Presidensi G20 Indonesia Bisa Jadi Momentum Bangun Kesehatan dan Digitalisasi
G20 ini seharusnya mempertajam komitmen bersama untuk memajukan industri kesehatan, karena semua mau adil dan merata
Penulis:
Sanusi
Editor:
Eko Sutriyanto
Laporan Wartawan Tribunnews.com, Sanusi
TRIBUNNEWS.COM, JAKARTA - Presidensi G20 oleh Indonesia merupakan momen penting untuk membahas strategi penguatan sektor kesehatan dan digitalisasi bagi pembangunan masa depan bangsa-bangsa.
Pengalaman pandemi Covid-19 telah membuka pemahaman seluruh pihak untuk mengakselerasi dua sektor vital tersebut.
“Jadi G20 ini seharusnya mempertajam komitmen bersama untuk memajukan industri kesehatan, karena semua mau adil dan merata. Karena perlu kolaborasi, baik dari sisi pendanaan, standardisasi, SDM, hingga keterlibatan pemerintah maupun kontribusi global,” kata John Riady, Direktur Eksekutif Lippo Group.
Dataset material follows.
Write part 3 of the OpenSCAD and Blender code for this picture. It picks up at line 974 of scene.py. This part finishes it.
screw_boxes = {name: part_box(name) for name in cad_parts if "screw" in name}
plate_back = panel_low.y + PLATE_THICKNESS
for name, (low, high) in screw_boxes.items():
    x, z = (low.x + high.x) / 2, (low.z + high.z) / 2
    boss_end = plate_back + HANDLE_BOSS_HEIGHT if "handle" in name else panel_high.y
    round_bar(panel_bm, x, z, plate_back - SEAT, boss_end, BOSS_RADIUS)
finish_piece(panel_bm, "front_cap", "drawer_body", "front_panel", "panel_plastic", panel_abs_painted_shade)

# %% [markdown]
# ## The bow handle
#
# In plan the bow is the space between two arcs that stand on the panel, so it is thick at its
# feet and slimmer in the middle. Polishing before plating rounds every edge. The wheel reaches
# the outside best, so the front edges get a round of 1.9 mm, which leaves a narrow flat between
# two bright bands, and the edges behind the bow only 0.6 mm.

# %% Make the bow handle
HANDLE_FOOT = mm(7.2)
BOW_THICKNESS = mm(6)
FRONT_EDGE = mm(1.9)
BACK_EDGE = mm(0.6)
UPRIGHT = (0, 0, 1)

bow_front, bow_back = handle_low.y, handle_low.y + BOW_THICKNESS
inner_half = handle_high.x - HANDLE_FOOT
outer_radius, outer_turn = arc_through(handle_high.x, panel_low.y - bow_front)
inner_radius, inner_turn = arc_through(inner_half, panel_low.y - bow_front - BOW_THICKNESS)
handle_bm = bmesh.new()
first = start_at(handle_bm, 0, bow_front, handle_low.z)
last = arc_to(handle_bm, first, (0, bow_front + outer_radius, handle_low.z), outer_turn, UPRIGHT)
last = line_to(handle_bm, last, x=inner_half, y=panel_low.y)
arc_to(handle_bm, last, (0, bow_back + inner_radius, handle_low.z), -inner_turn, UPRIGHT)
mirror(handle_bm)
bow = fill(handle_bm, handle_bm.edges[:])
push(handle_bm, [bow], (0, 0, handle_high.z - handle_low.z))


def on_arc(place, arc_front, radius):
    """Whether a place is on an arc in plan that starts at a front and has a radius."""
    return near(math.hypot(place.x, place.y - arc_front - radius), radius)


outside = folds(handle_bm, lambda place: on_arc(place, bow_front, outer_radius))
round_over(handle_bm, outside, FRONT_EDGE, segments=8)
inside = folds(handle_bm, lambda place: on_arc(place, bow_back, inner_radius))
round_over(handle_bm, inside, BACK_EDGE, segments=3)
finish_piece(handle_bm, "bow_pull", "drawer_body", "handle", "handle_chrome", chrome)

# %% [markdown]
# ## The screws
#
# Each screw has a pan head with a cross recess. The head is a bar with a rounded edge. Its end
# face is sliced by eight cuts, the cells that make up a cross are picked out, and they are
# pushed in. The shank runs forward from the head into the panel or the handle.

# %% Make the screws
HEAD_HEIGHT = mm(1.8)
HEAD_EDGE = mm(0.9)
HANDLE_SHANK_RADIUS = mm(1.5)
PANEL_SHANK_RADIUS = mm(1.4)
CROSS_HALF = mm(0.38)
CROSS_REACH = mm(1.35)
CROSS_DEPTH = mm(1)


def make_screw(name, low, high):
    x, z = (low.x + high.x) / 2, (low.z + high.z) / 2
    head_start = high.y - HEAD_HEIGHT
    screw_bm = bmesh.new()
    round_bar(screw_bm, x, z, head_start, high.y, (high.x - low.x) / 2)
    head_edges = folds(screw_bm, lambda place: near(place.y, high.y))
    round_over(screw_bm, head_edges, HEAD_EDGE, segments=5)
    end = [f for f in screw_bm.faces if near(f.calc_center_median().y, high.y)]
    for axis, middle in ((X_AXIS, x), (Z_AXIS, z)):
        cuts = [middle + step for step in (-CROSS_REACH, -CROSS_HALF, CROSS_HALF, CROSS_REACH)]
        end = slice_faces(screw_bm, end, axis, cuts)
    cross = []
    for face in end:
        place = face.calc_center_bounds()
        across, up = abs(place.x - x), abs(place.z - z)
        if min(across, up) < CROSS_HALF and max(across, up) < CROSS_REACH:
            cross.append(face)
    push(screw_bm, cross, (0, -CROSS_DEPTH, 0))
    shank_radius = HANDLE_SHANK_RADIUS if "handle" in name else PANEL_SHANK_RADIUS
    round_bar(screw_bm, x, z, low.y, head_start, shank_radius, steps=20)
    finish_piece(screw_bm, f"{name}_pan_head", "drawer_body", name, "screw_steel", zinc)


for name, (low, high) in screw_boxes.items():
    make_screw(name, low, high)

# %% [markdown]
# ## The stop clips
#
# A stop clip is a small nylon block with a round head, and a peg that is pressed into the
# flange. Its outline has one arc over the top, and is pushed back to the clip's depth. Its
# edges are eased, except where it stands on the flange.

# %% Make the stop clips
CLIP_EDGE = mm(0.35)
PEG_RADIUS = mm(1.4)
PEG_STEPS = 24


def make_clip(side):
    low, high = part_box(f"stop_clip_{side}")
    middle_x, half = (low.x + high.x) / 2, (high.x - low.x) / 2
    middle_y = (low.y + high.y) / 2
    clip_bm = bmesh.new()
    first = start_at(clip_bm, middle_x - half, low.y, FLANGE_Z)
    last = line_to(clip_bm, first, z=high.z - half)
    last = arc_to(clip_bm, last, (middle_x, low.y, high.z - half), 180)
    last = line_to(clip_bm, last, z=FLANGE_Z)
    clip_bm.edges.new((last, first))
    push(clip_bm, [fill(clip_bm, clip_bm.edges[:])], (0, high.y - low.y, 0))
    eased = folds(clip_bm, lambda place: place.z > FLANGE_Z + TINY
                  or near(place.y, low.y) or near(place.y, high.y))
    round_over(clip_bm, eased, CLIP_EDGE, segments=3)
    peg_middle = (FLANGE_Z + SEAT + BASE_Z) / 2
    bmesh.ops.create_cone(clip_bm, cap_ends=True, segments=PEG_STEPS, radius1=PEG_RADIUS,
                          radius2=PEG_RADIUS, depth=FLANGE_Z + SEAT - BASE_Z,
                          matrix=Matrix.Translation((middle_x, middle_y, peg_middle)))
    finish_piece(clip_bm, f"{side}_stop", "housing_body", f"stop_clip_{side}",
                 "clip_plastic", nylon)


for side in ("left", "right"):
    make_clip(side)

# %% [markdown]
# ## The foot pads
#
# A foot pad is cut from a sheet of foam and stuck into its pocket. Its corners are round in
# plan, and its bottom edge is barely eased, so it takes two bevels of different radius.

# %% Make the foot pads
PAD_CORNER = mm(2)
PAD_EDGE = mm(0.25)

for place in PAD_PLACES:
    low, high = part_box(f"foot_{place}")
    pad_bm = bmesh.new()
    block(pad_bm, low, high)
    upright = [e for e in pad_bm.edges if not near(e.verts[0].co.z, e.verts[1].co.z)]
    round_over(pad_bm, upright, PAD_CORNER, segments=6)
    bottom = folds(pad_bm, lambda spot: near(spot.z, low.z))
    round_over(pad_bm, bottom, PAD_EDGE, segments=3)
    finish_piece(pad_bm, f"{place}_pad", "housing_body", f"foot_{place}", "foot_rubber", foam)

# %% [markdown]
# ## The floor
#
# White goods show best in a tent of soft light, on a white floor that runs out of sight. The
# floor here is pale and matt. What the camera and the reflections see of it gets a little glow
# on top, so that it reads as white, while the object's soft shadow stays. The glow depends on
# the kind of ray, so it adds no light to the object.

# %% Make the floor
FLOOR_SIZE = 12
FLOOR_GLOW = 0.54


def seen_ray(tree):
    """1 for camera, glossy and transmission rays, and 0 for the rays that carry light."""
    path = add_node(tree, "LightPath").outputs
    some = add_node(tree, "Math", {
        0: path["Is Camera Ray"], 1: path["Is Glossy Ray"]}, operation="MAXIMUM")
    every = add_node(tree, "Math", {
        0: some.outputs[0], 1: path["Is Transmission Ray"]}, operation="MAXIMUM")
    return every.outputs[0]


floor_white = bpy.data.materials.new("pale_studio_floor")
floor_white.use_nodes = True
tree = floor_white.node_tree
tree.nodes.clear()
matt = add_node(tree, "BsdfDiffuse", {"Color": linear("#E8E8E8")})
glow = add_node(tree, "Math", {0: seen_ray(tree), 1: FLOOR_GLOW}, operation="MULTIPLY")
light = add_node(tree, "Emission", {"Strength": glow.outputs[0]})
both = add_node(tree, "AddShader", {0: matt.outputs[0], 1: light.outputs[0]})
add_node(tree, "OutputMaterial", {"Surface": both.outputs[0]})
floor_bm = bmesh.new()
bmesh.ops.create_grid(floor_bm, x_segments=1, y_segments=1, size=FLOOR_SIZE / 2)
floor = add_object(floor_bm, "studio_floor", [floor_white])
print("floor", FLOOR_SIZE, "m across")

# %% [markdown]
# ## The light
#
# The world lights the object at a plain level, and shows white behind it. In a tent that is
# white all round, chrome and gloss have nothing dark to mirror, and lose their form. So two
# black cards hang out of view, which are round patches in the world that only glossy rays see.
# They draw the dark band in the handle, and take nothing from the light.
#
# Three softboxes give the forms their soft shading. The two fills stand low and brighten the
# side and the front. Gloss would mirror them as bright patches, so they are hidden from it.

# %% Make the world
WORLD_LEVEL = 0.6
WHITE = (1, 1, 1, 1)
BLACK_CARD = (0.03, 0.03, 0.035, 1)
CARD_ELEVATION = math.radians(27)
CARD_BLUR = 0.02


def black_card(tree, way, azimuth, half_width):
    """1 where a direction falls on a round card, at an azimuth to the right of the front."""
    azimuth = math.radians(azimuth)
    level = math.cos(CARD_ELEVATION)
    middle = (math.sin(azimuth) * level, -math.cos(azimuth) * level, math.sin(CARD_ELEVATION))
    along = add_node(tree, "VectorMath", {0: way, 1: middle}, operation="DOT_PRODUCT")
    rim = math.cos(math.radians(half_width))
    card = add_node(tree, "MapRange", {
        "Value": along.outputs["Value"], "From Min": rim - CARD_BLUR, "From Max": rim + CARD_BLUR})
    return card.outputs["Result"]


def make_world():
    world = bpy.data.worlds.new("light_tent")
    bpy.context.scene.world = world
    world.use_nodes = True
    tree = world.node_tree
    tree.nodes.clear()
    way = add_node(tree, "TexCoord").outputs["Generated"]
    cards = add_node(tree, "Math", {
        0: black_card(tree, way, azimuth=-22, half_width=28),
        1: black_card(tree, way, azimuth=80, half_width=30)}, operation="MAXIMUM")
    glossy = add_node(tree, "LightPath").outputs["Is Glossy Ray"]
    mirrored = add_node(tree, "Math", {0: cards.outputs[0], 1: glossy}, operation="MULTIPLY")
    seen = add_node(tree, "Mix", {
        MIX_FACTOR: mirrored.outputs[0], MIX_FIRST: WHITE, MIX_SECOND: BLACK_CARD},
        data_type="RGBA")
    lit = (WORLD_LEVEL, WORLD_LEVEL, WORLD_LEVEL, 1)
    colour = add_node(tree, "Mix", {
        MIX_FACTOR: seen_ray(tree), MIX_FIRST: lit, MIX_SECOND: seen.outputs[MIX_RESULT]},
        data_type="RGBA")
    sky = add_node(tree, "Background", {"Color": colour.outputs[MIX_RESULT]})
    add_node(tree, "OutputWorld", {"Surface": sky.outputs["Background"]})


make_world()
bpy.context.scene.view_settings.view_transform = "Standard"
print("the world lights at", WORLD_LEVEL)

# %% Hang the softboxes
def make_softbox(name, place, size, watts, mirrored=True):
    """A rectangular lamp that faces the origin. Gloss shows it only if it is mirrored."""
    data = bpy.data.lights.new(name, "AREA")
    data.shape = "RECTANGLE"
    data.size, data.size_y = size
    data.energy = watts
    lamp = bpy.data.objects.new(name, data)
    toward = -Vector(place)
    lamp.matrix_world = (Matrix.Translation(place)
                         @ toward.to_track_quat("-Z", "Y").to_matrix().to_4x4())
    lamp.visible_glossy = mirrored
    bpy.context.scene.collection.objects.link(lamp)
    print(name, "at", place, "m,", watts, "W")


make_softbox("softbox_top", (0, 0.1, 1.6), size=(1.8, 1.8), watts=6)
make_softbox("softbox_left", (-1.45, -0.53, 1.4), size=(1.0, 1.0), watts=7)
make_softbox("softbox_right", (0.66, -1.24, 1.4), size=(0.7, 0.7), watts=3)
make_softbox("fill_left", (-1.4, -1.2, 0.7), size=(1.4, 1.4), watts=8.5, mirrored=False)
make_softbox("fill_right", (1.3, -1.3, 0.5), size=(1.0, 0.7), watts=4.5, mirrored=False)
Mengutip data survei World Economic Forum (WEF), John mencatat terdapat tiga risiko yang paling merisaukan bagi kalangan pebisnis. Pertama yakni tingkat penyebaran infeksi penyakit secara global, mengingat saat ini interaksi telah semakin intensif antar negara.
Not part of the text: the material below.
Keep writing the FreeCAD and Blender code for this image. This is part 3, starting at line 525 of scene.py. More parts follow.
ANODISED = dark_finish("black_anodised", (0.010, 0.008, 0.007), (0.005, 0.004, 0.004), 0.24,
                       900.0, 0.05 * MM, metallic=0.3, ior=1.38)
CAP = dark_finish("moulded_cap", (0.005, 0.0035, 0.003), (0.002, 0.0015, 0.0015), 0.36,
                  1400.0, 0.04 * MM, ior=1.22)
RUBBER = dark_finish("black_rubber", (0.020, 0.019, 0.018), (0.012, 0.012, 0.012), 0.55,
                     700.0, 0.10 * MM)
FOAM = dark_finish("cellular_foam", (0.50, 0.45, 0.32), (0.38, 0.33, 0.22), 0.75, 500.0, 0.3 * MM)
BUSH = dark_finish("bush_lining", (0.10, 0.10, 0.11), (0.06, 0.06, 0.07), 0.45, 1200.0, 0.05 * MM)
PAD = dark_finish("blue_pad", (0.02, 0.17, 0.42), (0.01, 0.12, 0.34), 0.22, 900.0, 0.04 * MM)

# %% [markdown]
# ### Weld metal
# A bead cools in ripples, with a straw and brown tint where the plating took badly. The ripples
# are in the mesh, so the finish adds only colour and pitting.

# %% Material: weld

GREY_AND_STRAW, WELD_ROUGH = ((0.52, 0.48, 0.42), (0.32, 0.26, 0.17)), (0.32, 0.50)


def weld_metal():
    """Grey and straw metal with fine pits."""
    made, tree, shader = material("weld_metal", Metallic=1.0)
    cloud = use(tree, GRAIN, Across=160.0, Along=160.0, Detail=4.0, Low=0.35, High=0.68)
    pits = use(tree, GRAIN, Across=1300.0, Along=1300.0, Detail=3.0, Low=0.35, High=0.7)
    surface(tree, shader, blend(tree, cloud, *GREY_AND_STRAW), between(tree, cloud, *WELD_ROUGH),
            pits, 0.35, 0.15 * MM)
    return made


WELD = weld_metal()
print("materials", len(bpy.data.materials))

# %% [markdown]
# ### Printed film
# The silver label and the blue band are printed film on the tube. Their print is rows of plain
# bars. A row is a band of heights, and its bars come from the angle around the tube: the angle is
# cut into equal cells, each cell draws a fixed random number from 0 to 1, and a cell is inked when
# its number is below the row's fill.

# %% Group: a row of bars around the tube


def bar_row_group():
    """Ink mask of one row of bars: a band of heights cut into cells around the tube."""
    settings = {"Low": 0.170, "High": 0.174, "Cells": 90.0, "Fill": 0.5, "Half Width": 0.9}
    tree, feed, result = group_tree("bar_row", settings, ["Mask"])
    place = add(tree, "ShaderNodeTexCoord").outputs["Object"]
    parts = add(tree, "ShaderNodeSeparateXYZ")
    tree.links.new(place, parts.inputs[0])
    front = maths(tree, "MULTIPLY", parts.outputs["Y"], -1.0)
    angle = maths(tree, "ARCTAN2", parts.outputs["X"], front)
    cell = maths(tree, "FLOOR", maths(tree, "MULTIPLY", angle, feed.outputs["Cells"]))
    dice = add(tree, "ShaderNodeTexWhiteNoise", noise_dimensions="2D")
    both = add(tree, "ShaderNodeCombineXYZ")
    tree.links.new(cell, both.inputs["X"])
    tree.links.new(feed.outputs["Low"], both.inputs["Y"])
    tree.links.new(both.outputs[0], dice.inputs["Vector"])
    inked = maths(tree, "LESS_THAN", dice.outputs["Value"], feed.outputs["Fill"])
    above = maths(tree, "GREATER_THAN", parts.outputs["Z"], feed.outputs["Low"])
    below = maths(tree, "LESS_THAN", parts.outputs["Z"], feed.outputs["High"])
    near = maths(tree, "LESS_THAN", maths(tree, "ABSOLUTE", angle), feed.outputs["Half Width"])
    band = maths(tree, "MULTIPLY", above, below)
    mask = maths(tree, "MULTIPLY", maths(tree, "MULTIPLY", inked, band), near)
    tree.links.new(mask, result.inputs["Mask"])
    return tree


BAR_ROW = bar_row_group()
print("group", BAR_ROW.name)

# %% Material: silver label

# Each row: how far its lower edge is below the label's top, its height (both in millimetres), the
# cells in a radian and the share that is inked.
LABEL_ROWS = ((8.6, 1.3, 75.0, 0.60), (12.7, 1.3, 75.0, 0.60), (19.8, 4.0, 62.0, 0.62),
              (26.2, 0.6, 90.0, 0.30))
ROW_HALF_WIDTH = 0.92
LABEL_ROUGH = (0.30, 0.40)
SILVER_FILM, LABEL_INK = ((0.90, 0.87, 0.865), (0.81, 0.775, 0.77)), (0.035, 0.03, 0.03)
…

“Pola ini memungkinkan adanya krisis kesehatan yang bisa memicu krisis multidimensi lainnya.”
Hal ini berkaitan dengan risiko tentang krisis sumber pendapatan bagi masyarakat. Konektivitas global yang niscaya menyimpan ancaman berupa ketimpangan sumber daya manusia dan sumber pertumbuhan ekonomi yang mampu membuka lapangan pekerjaan.
Baca juga: Reaksi Sejumlah Negara Setelah Vladimir Putin Nyatakan Ingin Hadiri KTT G20 Akhir November di Bali
Kedua, krisis iklim. Perubahan ekstrim terhadap iklim mempengaruhi produktivitas pangan, hingga menyebabkan krisis lingkungan lainnya, serta memunculkan berbagai bencana alam. Ketiga, keamanan siber. Digitalisasi yang memudahkan ternyata rentan gangguan dan berdampak cepat secara luas.
Menurut John, ketiga risiko besar yang dikhawatirkan para pengusaha itupun saat ini mendapatkan panggung pembahasan dalam forum G20, di mana Indonesia yang menjadi presidensi.
“Hal ini merupakan momentum bagi Indonesia mengajak seluruh pemangku kepentingan global untuk membangun masa depan yang lebih baik, karena G20 mewakili 60 persen populasi dunia, 80 persen PDB global.”
Menurut John, pada risiko pertama yang paling merisaukan mengharuskan kerja sama global maupun pemerintah dan swasta untuk memperkuat sektor kesehatan. Terlebih lagi, lanjutnya, Presiden Joko Widodo atau Jokowi juga telah menyerukan adanya arsitektur baru kesehatan dunia.
“Arsitektur itu dimaksudkan agar kerja sama dalam peningkatan kualitas, standardisasi, hingga pendanaan bisa dikerjasamakan secara global. Saya nilai untuk ukuran negara dengan populasi produktif yang cukup tinggi, Indonesia terbilang masih tertinggal dalam belanja kesehatan,” tuturnya.
Hal ini, lanjutnya, erat kaitannya dengan tingkat ekonomi masyarakat. Kurang dari 3,1 persen PDB untuk belanja kesehatan, rasio ranjang rawat hingga jumlah tenaga kesehatan dan dokter, masih tertinggal juga.
Karena itu, menurutnya, butuh keterlibatan yang luas dari seluruh pihak untuk meningkatkan sektor kesehatan.
“Ini sektor strategis, di mana saat pandemi ini kita lihat ketahanan sektor kesehatan yang hampir jebol, sedangkan pembangunan manusia ke depan juga tidak terlepas dari sektor kesehatan. Industri kesehatan harus diperkuat baik dari sisi investasi maupun tenaga profeisonalnya.”